Since $3, a, b, c$ are in arithmetic progression (A.P.), the common difference can be calculated using the term $a$ (the second term) as follows:

$$ d = a - 3 $$

The nth term of an A.P. is given by the formula:

$$ T_n = a + (n-1)d $$

So, using this formula, we can express $b$ and $c$ in terms of $a$ and $d$:

$$ b = a + d $$

$$ c = a + 2d $$

Substituting $d = a - 3$ into these expressions:

$$ b = a + (a - 3) $$

$$ c = a + 2(a - 3) $$

Therefore:

$$ b = 2a - 3 $$

$$ c = 3a - 6 $$

Now, let's consider that $3, a-1, b+1, c+9$ are in geometric progression (G.P.). For terms in a G.P., the ratio (common ratio, r) between consecutive terms is constant.
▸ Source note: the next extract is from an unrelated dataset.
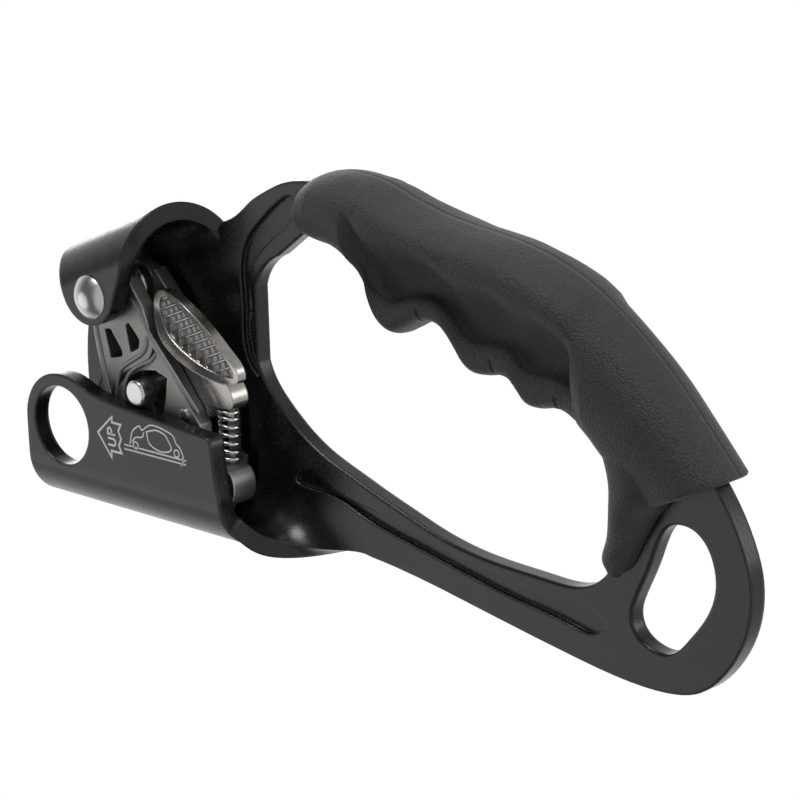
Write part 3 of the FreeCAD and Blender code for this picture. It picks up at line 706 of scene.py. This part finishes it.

So:

$$ \frac{a - 1}{3} = \frac{b + 1}{a - 1} = \frac{c + 9}{b + 1} $$

Now, we will establish the relation between the terms using the property of G.P.:

$$ \frac{a - 1}{3} = \frac{b + 1}{a - 1} $$

$$ (a - 1)^2 = 3(b + 1) $$

$$ a^2 - 2a + 1 = 3b + 3 $$

Substituting $b = 2a - 3$, we get:

$$ a^2 - 2a + 1 = 3(2a - 3) + 3 $$

$$ a^2 - 2a + 1 = 6a - 9 + 3 $$

$$ a^2 - 8a + 7 = 0 $$

Solving this quadratic equation:

$$ (a - 7)(a - 1) = 0 $$

Hence, $a = 7$ or $a = 1$. However, if $a = 1$, the terms $3, a-1, b+1, c+9$ cannot form a G.P. as it would involve division by zero. Therefore, $a = 7$. We use this value to find $b$ and $c$:

$$ b = 2a - 3 = 2(7) - 3 = 14 - 3 = 11 $$

$$ c = 3a - 6 = 3(7) - 6 = 21 - 6 = 15 $$

Now we can find the arithmetic mean ($A$) of $a$, $b$, and $c$:

$$ A = \frac{a + b + c}{3} $$

$$ A = \frac{7 + 11 + 15}{3} $$

$$ A = \frac{33}{3} $$

$$ A = 11 $$

Hence, the arithmetic mean of $a$, $b$, and $c$ is $11$, which corresponds to Option D.